§ MATERIAL PROVIDED:
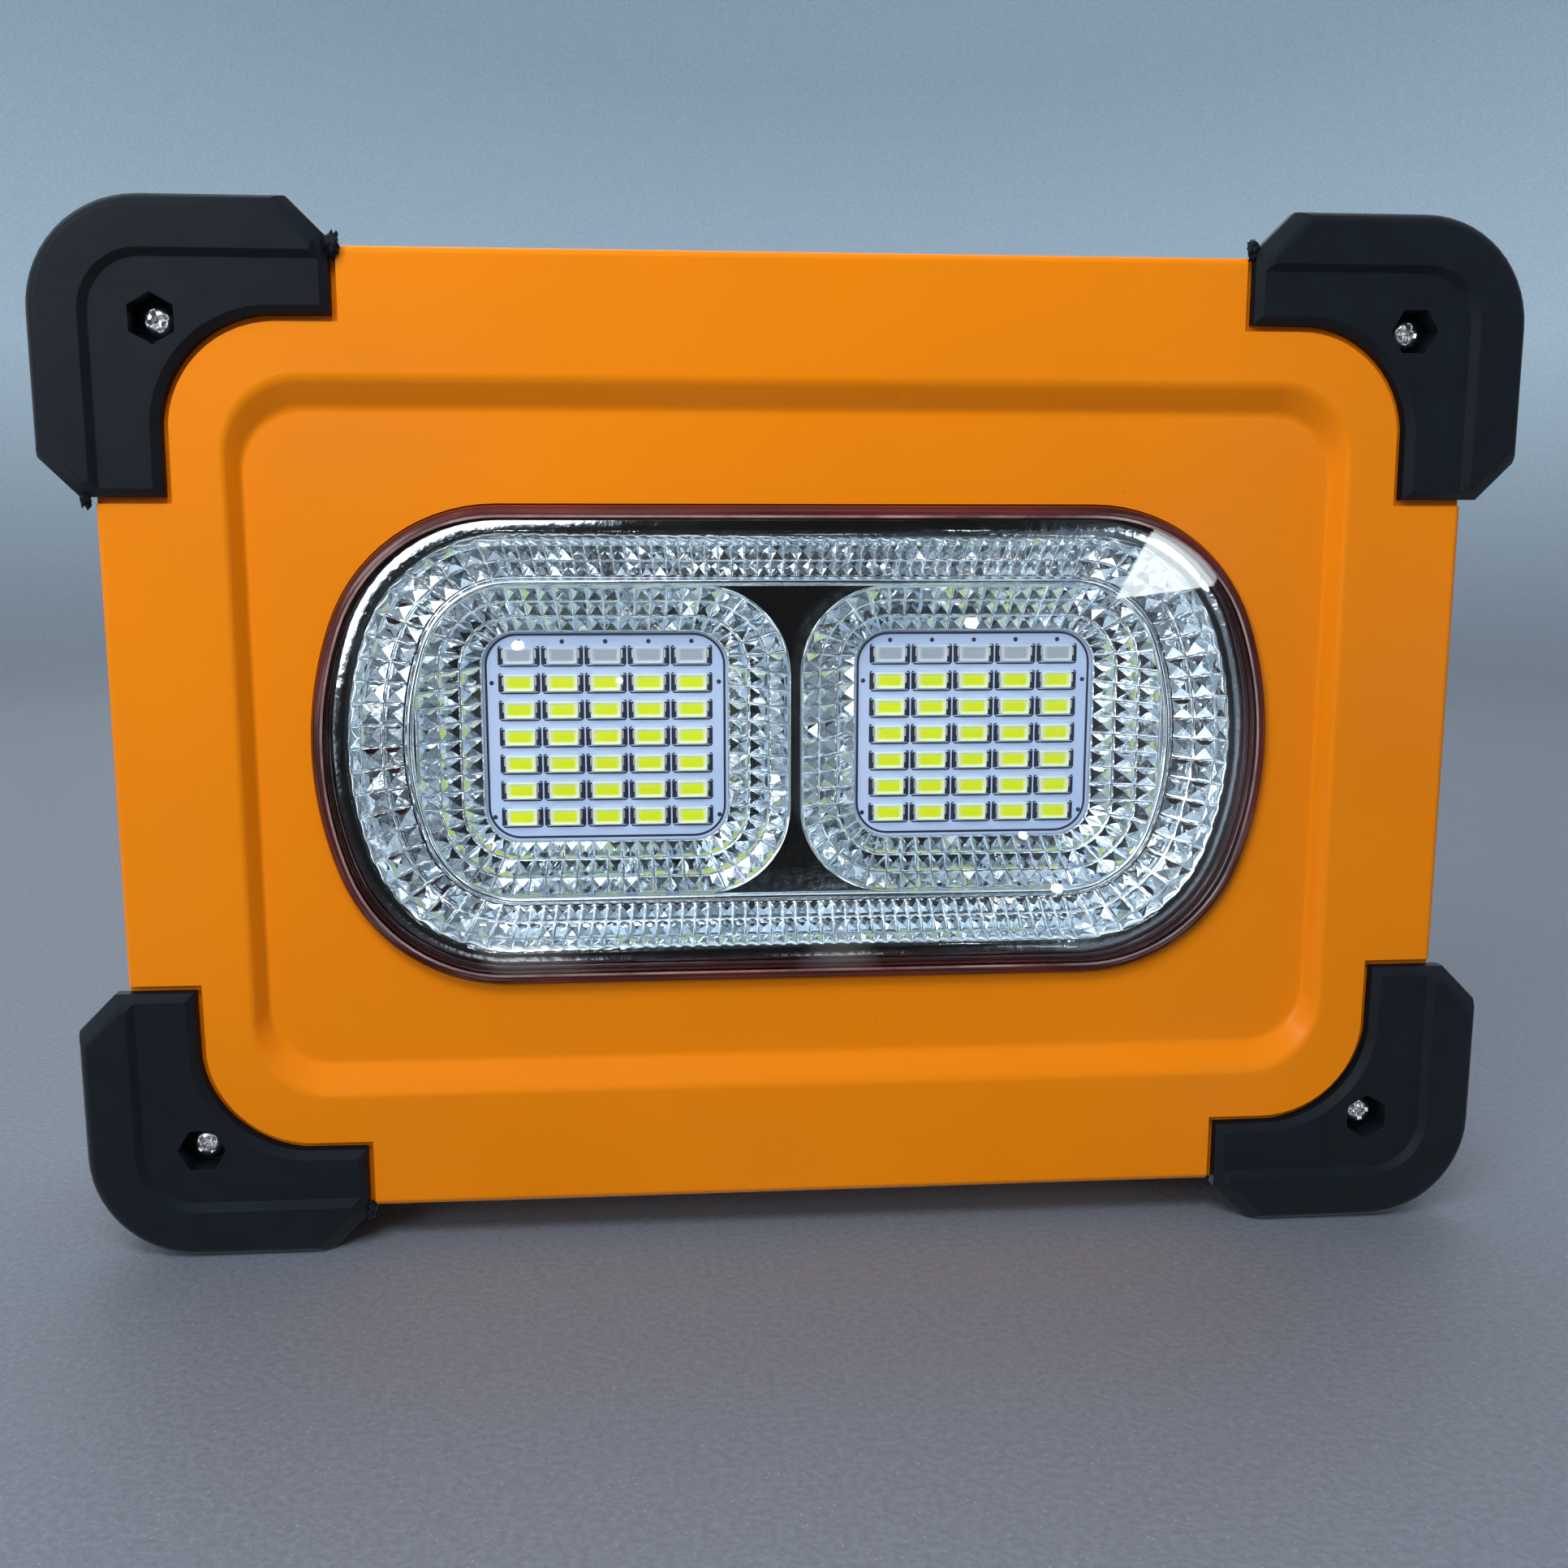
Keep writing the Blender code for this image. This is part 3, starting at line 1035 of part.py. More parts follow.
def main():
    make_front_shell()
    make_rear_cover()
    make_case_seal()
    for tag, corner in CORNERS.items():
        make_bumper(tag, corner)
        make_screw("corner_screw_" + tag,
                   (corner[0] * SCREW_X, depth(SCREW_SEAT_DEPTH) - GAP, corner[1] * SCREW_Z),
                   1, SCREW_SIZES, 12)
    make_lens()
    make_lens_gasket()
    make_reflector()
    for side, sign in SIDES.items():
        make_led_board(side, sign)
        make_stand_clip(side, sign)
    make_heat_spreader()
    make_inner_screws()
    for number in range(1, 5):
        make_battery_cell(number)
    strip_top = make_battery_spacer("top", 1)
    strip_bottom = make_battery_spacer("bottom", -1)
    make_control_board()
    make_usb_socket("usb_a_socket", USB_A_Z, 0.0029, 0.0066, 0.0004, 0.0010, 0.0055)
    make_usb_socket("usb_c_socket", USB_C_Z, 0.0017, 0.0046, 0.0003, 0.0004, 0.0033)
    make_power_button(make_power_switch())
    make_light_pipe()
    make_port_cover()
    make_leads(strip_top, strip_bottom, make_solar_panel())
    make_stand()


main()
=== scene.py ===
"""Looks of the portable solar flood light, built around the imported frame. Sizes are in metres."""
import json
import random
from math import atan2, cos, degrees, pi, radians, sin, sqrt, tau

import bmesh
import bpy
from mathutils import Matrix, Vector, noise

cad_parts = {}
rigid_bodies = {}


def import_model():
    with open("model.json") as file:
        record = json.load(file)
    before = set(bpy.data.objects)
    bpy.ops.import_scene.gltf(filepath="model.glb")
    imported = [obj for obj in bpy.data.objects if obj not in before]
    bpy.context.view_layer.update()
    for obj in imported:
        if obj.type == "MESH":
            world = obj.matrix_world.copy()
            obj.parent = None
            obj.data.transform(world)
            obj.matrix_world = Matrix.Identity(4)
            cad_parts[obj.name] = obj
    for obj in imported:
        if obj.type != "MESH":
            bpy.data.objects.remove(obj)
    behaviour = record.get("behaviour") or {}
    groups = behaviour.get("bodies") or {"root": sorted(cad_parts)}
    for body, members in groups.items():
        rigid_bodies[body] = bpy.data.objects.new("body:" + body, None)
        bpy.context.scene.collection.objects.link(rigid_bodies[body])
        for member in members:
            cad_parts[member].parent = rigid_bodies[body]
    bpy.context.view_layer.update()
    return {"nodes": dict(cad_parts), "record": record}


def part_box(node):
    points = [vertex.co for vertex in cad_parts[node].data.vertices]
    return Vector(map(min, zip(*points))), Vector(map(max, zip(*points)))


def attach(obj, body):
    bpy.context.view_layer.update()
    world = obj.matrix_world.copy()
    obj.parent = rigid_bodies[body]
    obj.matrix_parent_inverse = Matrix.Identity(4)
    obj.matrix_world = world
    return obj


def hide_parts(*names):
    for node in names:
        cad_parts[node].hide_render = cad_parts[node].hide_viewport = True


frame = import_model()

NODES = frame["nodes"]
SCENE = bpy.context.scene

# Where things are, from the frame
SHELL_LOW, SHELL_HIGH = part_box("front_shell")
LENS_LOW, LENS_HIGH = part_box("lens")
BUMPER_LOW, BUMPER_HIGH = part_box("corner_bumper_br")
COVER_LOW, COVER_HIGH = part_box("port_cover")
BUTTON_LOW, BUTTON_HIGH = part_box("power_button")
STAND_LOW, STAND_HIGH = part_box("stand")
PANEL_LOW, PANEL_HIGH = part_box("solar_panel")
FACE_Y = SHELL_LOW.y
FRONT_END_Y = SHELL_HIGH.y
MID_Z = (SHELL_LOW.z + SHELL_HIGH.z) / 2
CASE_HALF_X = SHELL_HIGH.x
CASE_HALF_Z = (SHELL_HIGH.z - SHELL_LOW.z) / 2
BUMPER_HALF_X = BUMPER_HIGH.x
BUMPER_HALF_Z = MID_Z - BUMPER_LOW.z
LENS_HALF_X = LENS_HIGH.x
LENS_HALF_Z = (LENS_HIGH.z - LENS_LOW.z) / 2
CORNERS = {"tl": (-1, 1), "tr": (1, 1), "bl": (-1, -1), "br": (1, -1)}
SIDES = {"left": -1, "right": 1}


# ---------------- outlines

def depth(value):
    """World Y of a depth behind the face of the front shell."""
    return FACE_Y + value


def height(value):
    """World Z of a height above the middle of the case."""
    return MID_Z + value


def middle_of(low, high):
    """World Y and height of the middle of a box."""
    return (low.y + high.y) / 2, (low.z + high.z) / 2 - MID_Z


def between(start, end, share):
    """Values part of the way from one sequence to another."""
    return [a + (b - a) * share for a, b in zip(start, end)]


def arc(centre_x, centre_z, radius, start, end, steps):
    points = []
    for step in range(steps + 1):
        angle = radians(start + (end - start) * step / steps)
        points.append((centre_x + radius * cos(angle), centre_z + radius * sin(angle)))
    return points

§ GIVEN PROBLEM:
Within the material above, transcribe exactly the lines that run from the line holding "make_power_button(make_power_switch())" through the line holding "bpy.data.objects.remove(obj)".

§ ANSWER TO THE PROBLEM:
    make_power_button(make_power_switch())
    make_light_pipe()
    make_port_cover()
    make_leads(strip_top, strip_bottom, make_solar_panel())
    make_stand()


main()
=== scene.py ===
"""Looks of the portable solar flood light, built around the imported frame. Sizes are in metres."""
import json
import random
from math import atan2, cos, degrees, pi, radians, sin, sqrt, tau

import bmesh
import bpy
from mathutils import Matrix, Vector, noise

cad_parts = {}
rigid_bodies = {}


def import_model():
    with open("model.json") as file:
        record = json.load(file)
    before = set(bpy.data.objects)
    bpy.ops.import_scene.gltf(filepath="model.glb")
    imported = [obj for obj in bpy.data.objects if obj not in before]
    bpy.context.view_layer.update()
    for obj in imported:
        if obj.type == "MESH":
            world = obj.matrix_world.copy()
            obj.parent = None
            obj.data.transform(world)
            obj.matrix_world = Matrix.Identity(4)
            cad_parts[obj.name] = obj
    for obj in imported:
        if obj.type != "MESH":
            bpy.data.objects.remove(obj)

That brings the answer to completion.